* Start Input material *

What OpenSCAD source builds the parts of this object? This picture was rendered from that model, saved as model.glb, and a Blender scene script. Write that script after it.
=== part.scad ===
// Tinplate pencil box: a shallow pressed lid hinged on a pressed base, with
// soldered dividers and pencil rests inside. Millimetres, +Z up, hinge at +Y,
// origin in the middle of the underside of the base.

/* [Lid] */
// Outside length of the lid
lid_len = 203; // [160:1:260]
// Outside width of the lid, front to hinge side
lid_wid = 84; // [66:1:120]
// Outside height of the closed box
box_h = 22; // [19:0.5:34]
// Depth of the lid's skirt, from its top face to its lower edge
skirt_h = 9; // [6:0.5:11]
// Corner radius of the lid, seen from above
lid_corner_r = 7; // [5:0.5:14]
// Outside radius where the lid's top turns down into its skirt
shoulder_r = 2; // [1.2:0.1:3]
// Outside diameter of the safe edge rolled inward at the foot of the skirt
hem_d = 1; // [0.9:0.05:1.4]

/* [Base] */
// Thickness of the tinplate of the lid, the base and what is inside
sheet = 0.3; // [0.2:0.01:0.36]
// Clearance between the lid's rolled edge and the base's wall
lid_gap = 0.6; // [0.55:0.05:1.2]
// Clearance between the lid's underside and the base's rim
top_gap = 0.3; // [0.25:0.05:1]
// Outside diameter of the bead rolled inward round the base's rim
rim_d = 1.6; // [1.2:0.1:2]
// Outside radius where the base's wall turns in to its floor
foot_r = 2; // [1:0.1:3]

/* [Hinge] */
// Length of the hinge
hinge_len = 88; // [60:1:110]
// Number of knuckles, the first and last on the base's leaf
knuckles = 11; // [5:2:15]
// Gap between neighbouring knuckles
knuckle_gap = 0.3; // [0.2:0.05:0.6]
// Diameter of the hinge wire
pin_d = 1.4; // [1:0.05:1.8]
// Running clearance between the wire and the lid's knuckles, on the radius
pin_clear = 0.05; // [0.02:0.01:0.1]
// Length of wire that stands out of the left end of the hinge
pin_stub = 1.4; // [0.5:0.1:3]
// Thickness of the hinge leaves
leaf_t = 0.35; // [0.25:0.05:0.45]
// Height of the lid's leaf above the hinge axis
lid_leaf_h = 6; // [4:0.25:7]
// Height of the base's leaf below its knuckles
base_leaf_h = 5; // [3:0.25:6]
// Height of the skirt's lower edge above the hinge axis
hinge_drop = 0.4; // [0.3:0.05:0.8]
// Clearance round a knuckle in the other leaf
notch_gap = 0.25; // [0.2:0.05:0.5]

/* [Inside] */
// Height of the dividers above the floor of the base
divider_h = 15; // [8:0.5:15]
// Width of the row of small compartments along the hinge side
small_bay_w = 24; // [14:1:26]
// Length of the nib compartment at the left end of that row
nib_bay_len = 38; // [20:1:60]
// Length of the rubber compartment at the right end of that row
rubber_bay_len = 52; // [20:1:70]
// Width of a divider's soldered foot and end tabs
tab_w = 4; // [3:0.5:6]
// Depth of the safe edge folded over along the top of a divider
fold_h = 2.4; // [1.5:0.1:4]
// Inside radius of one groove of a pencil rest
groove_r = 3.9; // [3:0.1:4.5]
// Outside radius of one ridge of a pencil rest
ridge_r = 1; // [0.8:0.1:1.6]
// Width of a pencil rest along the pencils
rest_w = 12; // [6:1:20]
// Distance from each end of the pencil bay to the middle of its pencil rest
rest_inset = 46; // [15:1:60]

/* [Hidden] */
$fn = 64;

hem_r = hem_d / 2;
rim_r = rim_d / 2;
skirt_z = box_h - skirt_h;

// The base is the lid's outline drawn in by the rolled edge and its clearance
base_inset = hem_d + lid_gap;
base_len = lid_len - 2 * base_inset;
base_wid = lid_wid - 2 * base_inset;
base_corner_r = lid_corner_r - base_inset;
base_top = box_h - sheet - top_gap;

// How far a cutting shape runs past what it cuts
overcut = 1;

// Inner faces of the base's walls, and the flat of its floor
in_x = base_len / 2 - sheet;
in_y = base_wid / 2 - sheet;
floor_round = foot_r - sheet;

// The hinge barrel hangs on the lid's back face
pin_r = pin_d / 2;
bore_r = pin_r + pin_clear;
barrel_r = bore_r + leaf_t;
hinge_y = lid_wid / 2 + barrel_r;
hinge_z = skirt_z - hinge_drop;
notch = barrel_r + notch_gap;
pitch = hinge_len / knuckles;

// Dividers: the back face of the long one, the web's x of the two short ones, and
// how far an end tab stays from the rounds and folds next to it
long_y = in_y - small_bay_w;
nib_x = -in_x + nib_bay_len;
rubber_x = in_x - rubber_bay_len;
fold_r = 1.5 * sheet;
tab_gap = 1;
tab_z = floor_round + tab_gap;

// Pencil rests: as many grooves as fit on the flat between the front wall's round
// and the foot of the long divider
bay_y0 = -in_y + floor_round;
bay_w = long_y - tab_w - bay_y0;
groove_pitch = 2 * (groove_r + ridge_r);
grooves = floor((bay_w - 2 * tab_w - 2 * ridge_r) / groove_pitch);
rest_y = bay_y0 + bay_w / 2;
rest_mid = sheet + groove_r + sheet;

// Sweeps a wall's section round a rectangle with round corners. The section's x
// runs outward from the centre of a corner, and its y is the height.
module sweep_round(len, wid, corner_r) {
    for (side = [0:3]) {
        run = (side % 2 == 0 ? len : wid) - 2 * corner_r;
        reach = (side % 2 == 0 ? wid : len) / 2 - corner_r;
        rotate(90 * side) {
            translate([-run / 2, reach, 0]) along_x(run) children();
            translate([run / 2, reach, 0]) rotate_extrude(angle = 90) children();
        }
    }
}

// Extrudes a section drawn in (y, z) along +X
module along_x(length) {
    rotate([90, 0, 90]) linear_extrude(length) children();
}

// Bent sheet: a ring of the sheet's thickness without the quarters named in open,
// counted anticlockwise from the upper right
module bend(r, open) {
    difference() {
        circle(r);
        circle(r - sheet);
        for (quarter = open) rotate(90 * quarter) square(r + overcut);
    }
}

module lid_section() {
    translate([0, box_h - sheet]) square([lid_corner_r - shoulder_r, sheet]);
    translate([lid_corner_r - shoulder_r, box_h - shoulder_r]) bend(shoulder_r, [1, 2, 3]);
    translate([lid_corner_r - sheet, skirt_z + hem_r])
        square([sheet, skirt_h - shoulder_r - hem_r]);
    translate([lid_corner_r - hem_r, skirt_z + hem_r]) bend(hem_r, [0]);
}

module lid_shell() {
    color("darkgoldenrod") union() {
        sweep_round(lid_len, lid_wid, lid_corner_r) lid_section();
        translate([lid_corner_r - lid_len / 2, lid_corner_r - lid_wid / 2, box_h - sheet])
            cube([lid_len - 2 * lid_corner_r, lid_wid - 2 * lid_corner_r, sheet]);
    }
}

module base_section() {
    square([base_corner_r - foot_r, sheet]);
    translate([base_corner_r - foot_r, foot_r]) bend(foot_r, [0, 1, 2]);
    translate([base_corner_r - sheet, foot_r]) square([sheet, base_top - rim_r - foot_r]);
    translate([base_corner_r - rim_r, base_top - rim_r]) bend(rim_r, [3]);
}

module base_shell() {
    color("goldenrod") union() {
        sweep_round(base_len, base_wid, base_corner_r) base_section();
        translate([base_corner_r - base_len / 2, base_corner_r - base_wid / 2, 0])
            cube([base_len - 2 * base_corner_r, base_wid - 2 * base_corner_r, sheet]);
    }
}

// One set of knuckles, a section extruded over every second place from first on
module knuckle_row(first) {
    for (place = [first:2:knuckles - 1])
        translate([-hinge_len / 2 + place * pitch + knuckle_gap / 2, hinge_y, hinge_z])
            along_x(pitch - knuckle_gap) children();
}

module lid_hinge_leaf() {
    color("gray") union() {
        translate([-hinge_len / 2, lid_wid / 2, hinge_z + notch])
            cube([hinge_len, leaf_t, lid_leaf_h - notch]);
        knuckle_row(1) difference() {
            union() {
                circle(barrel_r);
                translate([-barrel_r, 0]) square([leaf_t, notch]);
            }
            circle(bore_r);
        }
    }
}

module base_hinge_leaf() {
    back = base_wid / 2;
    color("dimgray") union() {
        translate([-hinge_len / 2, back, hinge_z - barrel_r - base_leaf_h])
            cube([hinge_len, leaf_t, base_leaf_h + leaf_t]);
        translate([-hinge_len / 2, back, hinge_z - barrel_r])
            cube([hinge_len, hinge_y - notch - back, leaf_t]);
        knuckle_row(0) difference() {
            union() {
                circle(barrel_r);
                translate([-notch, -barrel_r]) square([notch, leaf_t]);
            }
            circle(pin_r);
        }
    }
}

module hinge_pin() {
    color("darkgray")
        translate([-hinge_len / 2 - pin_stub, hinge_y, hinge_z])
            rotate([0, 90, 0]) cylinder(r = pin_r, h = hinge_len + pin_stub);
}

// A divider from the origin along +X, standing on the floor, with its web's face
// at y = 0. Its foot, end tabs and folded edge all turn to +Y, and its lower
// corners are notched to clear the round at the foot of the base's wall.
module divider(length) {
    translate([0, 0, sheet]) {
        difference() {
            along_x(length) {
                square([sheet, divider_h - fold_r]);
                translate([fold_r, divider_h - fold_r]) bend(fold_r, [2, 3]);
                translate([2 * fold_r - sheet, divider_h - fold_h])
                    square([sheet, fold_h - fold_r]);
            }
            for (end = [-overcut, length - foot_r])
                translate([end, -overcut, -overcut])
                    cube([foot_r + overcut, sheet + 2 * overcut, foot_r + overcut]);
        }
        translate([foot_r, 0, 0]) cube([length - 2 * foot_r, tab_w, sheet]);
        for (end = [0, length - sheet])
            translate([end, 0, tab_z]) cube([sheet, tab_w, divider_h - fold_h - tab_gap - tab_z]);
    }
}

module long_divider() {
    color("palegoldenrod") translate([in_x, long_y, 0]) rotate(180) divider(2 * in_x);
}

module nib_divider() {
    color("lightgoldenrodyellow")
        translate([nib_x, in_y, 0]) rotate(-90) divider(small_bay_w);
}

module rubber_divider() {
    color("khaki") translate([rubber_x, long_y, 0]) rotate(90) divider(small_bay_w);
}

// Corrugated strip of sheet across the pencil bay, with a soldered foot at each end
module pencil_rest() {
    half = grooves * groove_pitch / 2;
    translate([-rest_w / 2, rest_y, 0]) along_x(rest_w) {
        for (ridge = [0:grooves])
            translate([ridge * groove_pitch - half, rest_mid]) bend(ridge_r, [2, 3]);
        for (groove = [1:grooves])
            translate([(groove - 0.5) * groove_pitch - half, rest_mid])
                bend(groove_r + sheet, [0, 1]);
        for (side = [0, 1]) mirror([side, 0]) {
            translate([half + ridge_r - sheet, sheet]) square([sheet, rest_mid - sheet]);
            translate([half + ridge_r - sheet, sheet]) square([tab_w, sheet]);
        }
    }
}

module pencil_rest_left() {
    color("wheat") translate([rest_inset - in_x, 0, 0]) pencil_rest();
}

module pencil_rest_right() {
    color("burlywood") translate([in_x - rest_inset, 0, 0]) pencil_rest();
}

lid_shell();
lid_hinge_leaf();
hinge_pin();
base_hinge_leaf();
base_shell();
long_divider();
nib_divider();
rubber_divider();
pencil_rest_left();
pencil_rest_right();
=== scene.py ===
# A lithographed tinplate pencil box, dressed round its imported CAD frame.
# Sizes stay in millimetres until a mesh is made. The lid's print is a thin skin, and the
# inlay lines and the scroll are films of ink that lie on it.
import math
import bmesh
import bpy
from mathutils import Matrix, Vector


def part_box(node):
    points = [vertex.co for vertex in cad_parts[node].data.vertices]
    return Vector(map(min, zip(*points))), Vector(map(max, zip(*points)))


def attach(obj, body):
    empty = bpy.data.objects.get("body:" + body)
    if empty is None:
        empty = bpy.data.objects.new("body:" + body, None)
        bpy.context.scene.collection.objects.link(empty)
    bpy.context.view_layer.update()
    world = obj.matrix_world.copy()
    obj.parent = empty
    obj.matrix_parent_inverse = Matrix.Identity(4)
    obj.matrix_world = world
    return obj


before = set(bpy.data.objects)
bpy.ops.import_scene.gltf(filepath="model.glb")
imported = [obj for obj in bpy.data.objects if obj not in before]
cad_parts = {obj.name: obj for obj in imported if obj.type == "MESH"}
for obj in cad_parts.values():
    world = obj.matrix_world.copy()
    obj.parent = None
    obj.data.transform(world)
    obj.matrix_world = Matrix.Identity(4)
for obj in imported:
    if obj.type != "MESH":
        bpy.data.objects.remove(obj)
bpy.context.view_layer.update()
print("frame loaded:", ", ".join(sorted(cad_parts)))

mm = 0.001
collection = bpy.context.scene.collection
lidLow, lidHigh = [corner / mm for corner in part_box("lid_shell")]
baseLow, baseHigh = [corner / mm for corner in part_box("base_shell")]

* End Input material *
* Start Input material *

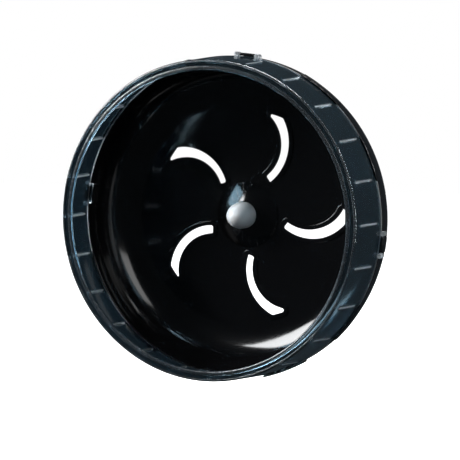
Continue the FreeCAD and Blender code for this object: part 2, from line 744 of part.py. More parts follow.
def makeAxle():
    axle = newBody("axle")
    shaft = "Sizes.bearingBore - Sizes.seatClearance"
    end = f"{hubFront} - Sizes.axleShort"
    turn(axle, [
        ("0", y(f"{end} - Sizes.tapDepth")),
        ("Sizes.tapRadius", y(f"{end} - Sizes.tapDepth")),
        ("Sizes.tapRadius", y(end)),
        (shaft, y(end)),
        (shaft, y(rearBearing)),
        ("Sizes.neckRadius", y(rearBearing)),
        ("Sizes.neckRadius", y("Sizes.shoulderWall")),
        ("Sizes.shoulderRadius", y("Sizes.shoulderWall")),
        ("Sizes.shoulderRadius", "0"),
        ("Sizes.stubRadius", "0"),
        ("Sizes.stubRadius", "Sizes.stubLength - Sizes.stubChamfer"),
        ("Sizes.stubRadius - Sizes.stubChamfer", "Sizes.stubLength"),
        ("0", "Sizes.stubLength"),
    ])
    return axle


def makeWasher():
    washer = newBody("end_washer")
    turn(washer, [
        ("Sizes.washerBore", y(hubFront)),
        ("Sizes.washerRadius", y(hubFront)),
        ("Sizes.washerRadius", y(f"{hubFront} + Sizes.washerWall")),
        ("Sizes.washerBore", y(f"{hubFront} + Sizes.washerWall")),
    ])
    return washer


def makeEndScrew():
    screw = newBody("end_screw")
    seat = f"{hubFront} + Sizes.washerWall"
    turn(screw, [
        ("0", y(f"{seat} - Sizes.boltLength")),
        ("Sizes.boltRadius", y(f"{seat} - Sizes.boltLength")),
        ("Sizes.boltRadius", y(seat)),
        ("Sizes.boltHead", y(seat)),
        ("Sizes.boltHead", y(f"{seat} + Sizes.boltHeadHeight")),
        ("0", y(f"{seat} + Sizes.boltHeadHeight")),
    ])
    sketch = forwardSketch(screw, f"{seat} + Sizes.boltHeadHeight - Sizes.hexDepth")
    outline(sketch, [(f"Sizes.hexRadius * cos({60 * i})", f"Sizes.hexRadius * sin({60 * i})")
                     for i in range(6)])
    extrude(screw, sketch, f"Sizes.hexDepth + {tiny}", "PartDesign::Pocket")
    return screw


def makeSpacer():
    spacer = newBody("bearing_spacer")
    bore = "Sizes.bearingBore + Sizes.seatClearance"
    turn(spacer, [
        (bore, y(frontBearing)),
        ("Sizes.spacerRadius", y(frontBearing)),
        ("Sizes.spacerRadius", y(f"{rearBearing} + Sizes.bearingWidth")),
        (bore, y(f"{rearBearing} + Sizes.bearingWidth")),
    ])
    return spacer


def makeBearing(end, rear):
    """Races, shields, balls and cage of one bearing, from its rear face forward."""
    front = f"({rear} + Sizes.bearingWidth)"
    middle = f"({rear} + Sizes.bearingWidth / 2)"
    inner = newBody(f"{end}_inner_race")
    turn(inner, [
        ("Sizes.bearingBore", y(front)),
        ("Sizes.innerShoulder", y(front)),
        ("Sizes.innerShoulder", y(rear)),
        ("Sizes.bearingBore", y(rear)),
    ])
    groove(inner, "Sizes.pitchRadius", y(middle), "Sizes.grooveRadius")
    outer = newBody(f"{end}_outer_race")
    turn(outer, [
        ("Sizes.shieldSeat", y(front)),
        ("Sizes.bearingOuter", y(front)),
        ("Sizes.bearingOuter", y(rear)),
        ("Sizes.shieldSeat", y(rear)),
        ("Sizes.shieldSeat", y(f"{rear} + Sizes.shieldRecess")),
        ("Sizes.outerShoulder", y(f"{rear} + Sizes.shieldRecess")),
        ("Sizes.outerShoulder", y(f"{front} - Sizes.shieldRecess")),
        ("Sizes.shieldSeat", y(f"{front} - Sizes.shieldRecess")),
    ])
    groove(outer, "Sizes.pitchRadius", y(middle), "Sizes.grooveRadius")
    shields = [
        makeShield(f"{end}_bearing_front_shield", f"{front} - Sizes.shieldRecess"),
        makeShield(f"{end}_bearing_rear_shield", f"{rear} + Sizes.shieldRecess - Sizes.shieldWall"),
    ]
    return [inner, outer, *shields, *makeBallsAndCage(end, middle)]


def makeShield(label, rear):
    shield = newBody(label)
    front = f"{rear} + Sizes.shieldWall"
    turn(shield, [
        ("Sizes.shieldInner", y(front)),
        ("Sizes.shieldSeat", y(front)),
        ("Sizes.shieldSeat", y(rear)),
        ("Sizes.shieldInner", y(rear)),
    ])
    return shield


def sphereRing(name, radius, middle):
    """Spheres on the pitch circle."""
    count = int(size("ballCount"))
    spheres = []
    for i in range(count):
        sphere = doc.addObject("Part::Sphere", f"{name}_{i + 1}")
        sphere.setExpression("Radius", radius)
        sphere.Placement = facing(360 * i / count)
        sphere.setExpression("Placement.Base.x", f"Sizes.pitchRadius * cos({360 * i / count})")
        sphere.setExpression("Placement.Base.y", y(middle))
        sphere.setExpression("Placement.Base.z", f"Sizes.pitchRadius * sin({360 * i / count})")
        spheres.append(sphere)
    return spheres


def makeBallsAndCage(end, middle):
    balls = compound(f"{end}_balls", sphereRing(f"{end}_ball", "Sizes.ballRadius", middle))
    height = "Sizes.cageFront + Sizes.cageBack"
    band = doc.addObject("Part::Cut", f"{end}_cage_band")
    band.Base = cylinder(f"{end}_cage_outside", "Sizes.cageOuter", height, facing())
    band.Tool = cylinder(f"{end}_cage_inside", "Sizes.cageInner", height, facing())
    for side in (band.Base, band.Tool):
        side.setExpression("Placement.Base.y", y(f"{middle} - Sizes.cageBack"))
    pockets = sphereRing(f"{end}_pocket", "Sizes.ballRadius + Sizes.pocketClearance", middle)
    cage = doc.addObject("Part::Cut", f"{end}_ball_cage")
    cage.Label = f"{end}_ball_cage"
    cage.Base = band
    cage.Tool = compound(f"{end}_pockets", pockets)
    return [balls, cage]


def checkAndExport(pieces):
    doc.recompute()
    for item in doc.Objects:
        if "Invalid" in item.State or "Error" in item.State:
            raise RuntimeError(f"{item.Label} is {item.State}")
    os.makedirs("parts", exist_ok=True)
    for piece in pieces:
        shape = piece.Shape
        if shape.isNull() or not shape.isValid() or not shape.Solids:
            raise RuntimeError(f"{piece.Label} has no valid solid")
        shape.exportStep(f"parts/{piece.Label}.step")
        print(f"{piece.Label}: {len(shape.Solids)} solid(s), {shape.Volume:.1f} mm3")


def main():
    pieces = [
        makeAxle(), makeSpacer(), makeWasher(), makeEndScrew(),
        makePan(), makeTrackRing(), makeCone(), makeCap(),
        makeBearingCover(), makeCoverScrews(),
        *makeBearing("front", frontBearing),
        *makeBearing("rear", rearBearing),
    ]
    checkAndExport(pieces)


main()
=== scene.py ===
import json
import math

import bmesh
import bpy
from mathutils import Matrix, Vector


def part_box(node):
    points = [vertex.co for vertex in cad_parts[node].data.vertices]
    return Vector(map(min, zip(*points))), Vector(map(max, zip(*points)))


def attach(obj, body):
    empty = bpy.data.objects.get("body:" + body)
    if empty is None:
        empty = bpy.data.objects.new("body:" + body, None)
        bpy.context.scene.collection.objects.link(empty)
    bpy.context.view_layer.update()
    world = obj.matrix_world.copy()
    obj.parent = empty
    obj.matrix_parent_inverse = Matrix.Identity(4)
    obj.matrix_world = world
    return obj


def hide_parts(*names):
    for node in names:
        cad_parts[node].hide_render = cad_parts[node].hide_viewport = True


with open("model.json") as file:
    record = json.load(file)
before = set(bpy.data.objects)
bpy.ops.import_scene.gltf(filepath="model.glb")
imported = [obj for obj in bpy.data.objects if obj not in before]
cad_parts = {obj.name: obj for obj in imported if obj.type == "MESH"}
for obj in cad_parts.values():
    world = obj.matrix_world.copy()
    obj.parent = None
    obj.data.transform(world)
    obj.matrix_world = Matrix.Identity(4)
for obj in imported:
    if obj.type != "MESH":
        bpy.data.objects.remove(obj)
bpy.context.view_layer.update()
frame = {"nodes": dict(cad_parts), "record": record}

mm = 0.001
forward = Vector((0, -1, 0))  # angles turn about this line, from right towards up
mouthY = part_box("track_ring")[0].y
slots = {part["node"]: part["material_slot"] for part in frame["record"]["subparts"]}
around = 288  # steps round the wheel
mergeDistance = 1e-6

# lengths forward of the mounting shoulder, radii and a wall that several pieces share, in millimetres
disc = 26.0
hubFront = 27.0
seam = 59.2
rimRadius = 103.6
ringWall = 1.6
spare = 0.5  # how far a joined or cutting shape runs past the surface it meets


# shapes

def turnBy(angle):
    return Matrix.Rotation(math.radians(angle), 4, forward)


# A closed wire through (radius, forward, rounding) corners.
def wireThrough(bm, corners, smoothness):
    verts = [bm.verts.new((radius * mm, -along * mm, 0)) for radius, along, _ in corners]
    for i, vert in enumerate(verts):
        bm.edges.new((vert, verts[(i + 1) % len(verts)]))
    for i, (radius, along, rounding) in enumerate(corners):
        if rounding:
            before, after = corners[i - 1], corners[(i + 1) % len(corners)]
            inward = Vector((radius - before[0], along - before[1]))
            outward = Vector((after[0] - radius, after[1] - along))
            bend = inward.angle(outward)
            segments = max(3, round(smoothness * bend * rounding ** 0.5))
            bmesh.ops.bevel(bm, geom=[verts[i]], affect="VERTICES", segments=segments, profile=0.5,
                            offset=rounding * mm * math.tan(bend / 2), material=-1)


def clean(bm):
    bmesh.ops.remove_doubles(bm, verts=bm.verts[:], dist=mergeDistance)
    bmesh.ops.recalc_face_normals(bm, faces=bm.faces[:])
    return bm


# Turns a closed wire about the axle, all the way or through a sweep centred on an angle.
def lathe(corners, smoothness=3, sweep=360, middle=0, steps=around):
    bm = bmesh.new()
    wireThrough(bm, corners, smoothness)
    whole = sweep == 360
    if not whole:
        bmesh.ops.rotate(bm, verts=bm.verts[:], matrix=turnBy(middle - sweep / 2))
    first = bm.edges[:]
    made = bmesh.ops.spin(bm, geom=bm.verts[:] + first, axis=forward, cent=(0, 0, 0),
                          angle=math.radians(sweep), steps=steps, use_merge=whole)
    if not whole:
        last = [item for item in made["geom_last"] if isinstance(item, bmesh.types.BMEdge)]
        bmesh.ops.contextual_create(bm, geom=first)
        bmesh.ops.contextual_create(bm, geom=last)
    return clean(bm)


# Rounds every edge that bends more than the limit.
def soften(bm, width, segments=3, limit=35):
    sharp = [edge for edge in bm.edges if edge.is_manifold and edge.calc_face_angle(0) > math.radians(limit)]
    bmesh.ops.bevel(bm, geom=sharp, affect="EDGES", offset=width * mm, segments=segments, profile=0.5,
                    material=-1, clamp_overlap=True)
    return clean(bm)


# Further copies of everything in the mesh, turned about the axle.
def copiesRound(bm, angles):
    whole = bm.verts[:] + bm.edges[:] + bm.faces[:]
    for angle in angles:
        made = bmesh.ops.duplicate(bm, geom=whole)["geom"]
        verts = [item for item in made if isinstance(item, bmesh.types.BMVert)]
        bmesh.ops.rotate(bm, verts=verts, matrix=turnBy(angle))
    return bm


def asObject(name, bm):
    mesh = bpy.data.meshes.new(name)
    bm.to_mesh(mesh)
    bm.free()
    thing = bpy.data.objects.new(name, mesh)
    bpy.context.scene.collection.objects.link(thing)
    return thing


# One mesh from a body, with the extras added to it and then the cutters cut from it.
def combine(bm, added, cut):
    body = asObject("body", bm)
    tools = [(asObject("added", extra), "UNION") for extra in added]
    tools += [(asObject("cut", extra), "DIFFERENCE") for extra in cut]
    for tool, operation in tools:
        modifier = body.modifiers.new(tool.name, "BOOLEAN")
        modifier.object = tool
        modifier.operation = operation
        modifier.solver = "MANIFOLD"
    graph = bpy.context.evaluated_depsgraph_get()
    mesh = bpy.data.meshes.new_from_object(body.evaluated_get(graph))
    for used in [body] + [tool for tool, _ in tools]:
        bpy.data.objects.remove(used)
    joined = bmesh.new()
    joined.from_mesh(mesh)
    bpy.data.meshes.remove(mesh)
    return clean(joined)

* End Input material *

— Required work —
The lines to transcribe begin at the line with "rest_inset, 0, 0]) pencil_rest();" and end at the line with "baseLow, baseHigh = [corner"; copy them exactly, both ends included.

— Exercise response —
    color("burlywood") translate([in_x - rest_inset, 0, 0]) pencil_rest();
}

lid_shell();
lid_hinge_leaf();
hinge_pin();
base_hinge_leaf();
base_shell();
long_divider();
nib_divider();
rubber_divider();
pencil_rest_left();
pencil_rest_right();
=== scene.py ===
# A lithographed tinplate pencil box, dressed round its imported CAD frame.
# Sizes stay in millimetres until a mesh is made. The lid's print is a thin skin, and the
# inlay lines and the scroll are films of ink that lie on it.
import math
import bmesh
import bpy
from mathutils import Matrix, Vector


def part_box(node):
    points = [vertex.co for vertex in cad_parts[node].data.vertices]
    return Vector(map(min, zip(*points))), Vector(map(max, zip(*points)))


def attach(obj, body):
    empty = bpy.data.objects.get("body:" + body)
    if empty is None:
        empty = bpy.data.objects.new("body:" + body, None)
        bpy.context.scene.collection.objects.link(empty)
    bpy.context.view_layer.update()
    world = obj.matrix_world.copy()
    obj.parent = empty
    obj.matrix_parent_inverse = Matrix.Identity(4)
    obj.matrix_world = world
    return obj


before = set(bpy.data.objects)
bpy.ops.import_scene.gltf(filepath="model.glb")
imported = [obj for obj in bpy.data.objects if obj not in before]
cad_parts = {obj.name: obj for obj in imported if obj.type == "MESH"}
for obj in cad_parts.values():
    world = obj.matrix_world.copy()
    obj.parent = None
    obj.data.transform(world)
    obj.matrix_world = Matrix.Identity(4)
for obj in imported:
    if obj.type != "MESH":
        bpy.data.objects.remove(obj)
bpy.context.view_layer.update()
print("frame loaded:", ", ".join(sorted(cad_parts)))

mm = 0.001
collection = bpy.context.scene.collection
lidLow, lidHigh = [corner / mm for corner in part_box("lid_shell")]
baseLow, baseHigh = [corner / mm for corner in part_box("base_shell")]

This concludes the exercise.